The Intel Committee is on it. COPASIR – the parliamentary committee acting as a watchdog to Italy’s secret services – considered the matter of cooperation with Japan’s intelligence bodies multiple times over the past legislature and studied its inner workings, including identifying possible shared areas of cooperation.

  • “Japan has a long tradition of strategic information sharing, so much so that it is almost unique in the world. In fact, all subjects – public and private – operate in synergy according to a common strategy and share public and/or confidential information,” reads a COPASIR activity report from early 2022, noting this “translates into the use of intelligence at the service of an ‘offensive’ industrial development policy, aimed at supporting the overall economic development of the country.”
  • The Japanese intel system hinges on a “strong inter-relationship” between the various components of the political and economic world, resting on a network of ministerial, professional, scientific and industrial relations rotating around the Ministry of Economy.
  • The whole of society, COPASIR wrote, “is called upon to play an active role in the collection and distribution of information, with a full identification between individual and collective needs [centred on] economic development, especially in the computer, telecommunications, optical, aerospace and electronic sectors.”

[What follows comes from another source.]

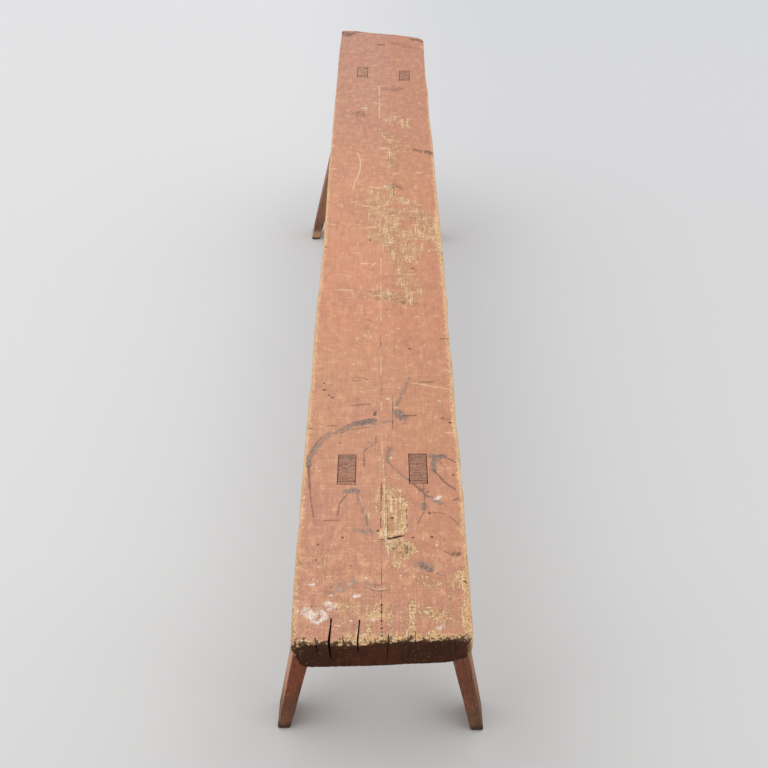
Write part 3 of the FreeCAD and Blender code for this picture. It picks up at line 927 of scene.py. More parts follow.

A widening gaze. In a July report centred on the development of common European defence and intelligence cooperation, COPASIR touches upon Rome’s involvement with the Five Eyes – i.e. a group of Anglophone countries (Australia, Canada, New Zealand, UK and US) that have “an agreement to share sensitive technologies allowing for the exchange of material of the highest quality and classification.”

  • There are further levels of intelligence sharing – Nine Eyes and Fourteen Eyes – in which Italy participates. Over time, there have been various proposals to expand the Five Eyes, most recently to Japan, Germany, Italy and South Korea, explained the commissioners, highlighting Rome’s possibility to access “an extremely qualified level of both information and intelligence activities.”